Discrimination à l’égard des femmes
Par ailleurs, le rapport s’est aussi penché sur les droits des enfants avec la mendicité qui est toujours réelle dans le pays, et aussi les violences basées sur le genre. Le rapport souligne que «le cadre législatif contient de nombreuses dispositions qui contredisent le principe d’égalité des genres». Au sein du mariage, par exemple, «le Code de la famille de 1972 prévoit que le choix du domicile conjugal est fixé par le mari (art. 13), et la femme est tenue de résider dans le domicile conjugal choisi par ce dernier, sous peine de sanctions civiles et pénales (arts 152 et 153 Code de la famille)». De même, il est noté que «le mari exerce la puissance maritale (art. 15) : inégalité au moment de contracter le mariage, l’option matrimoniale appartient à l’homme, le mari exerce également la puissance paternelle selon l’art 152 du Code de famille». Ce qui, selon les défenseurs des droits humains, empêche «la mère d’avoir tous les pouvoirs pour prendre soin de son enfant». En plus, ajoutent-ils, «en cas de rupture des fiançailles sans motif légitime à l’initiative de la femme, il peut s’opposer au mariage de son ancienne fiancée (art. 107, al. 2)».

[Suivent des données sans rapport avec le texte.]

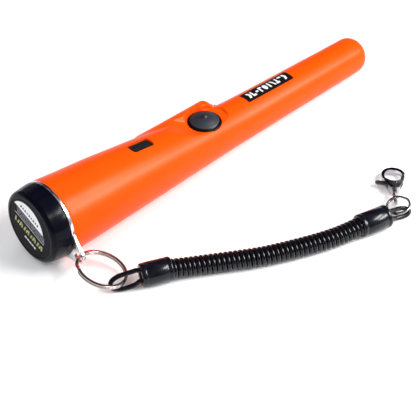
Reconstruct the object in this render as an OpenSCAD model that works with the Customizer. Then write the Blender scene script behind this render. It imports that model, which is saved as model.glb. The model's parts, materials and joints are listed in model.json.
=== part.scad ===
// Pinpointer probe with a coiled lanyard: a tapered housing with a screwed battery cap,
// a push button in a raised shoulder, and the detecting coil in the tip.
// +X runs from the cap to the tip, +Z is up, and the probe lies along its straight underside.

/* [Probe] */
// Length from the cap's rear rim to the tip
probe_len = 230; // [215:1:240]
// Radius of the battery cap
cap_r = 18.9; // [18.5:0.1:19.5]
// Radius where the grip meets the shaft
waist_r = 11.9; // [11.6:0.1:12.2]
// Radius of the shaft at the tip
tip_r = 10.1; // [9.8:0.1:10.6]
// Distance from the cap's rear rim to the waist
waist_at = 124; // [123:1:126]
// Wall thickness of the grip
wall = 1.8; // [1.4:0.1:2]
// Rounding of the tip's edge
tip_round = 6.5; // [4:0.5:8]

/* [Battery cap] */
// Length of the cap
cap_len = 11.5; // [10.5:0.5:13]
// Rounding of the cap's rear edge
cap_edge = 2.4; // [1:0.2:3]
// Radius of the recessed label disc
cap_label_r = 14.6; // [12:0.2:15]
// Radius of the housing's threaded neck
neck_r = 16.9; // [16.6:0.1:17]
// Radial clearance between neck and cap
thread_gap = 0.08; // [0.03:0.01:0.1]

/* [Button] */
// Distance from the cap's rear rim to the button
button_at = 111.5; // [110:0.5:113]
// Radius of the bezel ring around the button
bezel_r = 8.4; // [7.8:0.1:8.6]
// Height of the button's dome
dome_h = 2.6; // [1.5:0.1:3]
// How far the button travels
button_travel = 0.8; // [0.4:0.1:1]

/* [Lanyard] */
// Thickness of the lanyard plate
plate_t = 1.6; // [1.2:0.1:1.8]
// Radius of the tab's hole
tab_hole_r = 2.7; // [2.6:0.1:2.8]
// Diameter of the cord
cord_d = 2.3; // [2:0.1:2.4]
// Outside diameter of the coiled stretch
coil_d = 9.4; // [9:0.1:9.6]
// Diameter of the moulded sleeves
sleeve_d = 11.3; // [10.5:0.1:11.6]

/* [Hidden] */
$fn = 64;

// The grip and the shaft are two cones that lie on the same straight line, z = 0.
rim_at = cap_len + plate_t;
grip_slope = (cap_r - waist_r) / (waist_at - rim_at);
shaft_len = probe_len - waist_at;
shaft_drop = (waist_r - tip_r) / shaft_len;
// The shaft is a little thinner than the grip's end, which hides the moulding's parting line.
waist_step = 0.15;
shaft_slope = (waist_r - waist_step - tip_r) / shaft_len;
grip_tilt = atan(grip_slope);
shaft_tilt = atan(shaft_drop);
function grip_r(s) = cap_r - grip_slope * (s - rim_at);
function shaft_r(s) = waist_r - waist_step - shaft_slope * (s - waist_at);

// The origin is under the middle of the probe.
rear_reach = cap_edge * cos(grip_tilt) - (cap_r - cap_edge) * sin(grip_tilt) - cap_edge;
waist_x = waist_at * cos(grip_tilt);
tip_reach = waist_x + shaft_len * cos(shaft_tilt) + (tip_r - tip_round) * sin(shaft_tilt);
rear_x = -(rear_reach + tip_reach) / 2;
rear_z = grip_r(0) * cos(grip_tilt);

module grip_frame(s = 0)
    translate([rear_x, 0, rear_z]) rotate([0, grip_tilt, 0]) translate([s, 0, 0]) children();
module shaft_frame(s)
    translate([rear_x + waist_x, 0, waist_r * cos(shaft_tilt)]) rotate([0, shaft_tilt, 0])
        translate([s - waist_at, 0, 0]) children();
// A cylinder or cone along +X
module rod(r, h, r2 = -1) rotate([0, 90, 0]) cylinder(r1 = r, r2 = r2 < 0 ? r : r2, h = h);
module tube(r_out, r_in, h) difference() {
    rod(r_out, h);
    translate([-1, 0, 0]) rod(r_in, h + 2);
}
// A revolved outline along +X: x is the distance along the axis, y the radius
module spin() rotate([0, 90, 0]) rotate_extrude() rotate(90) mirror([0, 1]) children();
module round_box(size, r) linear_extrude(size[2], center = true) square_round(size, r);
module square_round(size, r) {
    square([size[0] - 2 * r, size[1]], center = true);
    square([size[0], size[1] - 2 * r], center = true);
    for (sx = [-1, 1], sy = [-1, 1])
        translate([sx * (size[0] / 2 - r), sy * (size[1] / 2 - r)]) circle(r);
}

/* Housing */
hump_tilt_x = -55;
hump_r = 7;
hump_rear_at = 66;
hump_ridge_at = 122;
hump_nose = 5.6;
hump_rear_c = 8.1;
hump_front_c = 10.9;
hump_slope = (hump_front_c - hump_rear_c) / (hump_ridge_at - hump_rear_at);
pocket_len = 47.4;
pocket_y = 27.2;
pocket_z = 18.2;
neck_bore = 15.6;
neck_start = 5.3;
deep_at = 97;
core_r = 8.2;
pocket_floor_z = 22;
slot_at = 68.2;
slot_len = 12.6;
slot_w = 6.6;
boss_at = 61.6;
boss_y = 11.9;
boss_r = 2.6;
boss_len = 9;
screw_r = 1;
lens_r = 2.4;
lens_c = 14.2;

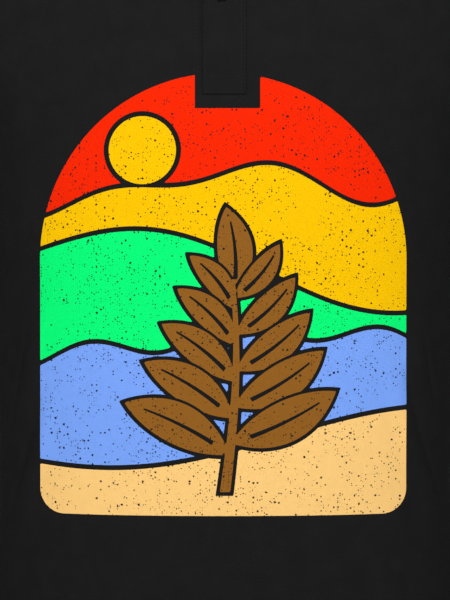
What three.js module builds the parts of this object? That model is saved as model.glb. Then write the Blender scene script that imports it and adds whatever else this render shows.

Pour rompre avec ces pratiques, la Raddho recommande «d’harmoniser définitivement le Code de famille sénégalais aux conventions internationales, de mettre en œuvre les conclusions du Comité de révision des textes législatifs et réglementaires discriminatoires à l’égard des femmes mis en place par arrêté n°00936 du 27 janvier 2016 du ministre de la Justice».